The other two run around 3.3, with an EQ ratio like 0.992 and 0.997, which seems almost perfect.

This is what I’d like to know. Is that final reading S2 normal, for a good CAT, or is it normally lower? Any help would be appreciated.

I do like the live data feature, really lays a lot out for me. Glad I bought it.

As I understand it the first sensor’s signal should bounce up and down several times a second, much like a square wave, as the air/fuel mix swings from lean to rich.
The second (post converter) sensor should change much more slowly, as the converter behaves like an oxygen reservoir.
With a bad converter the second sensor will swing up and down too.
If the first sensor is "lazy"andchanges too slowly the second sensor can “keep up” and swing to similar to the first sensor, triggering a false P0420 code.

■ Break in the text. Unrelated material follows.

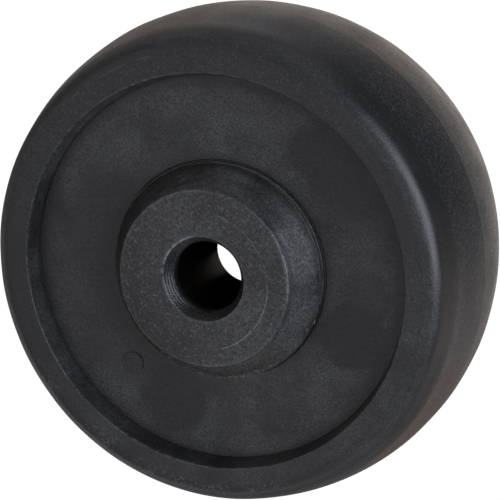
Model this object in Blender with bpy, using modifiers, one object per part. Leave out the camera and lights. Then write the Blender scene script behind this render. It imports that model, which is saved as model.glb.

Since this is the first time I have had access to live-data, I have no idea how to tell what you are saying. It supplies nothing but a voltage reading which does change, but not fast.

That is why I am trying to find out what is a normal value. I am curious if the cat is already contaminated, and only needs a bit more to fail again, or if it is working great now.

Here is a useful article:
http://www.aa1car.com/library/o2sensor.htm

One of the issues you’ll likely face is just that scantools are generally too slow to really give a clear picture of the voltage changes.

That is a good page, thanks. I will look more at exactly what that scanner is doing when it looks at Sensor 2 back there. At this time, I will probably assume it is a little high, from a little contamination, and keep an eye on it. If and when it fails, I will decide what to do next.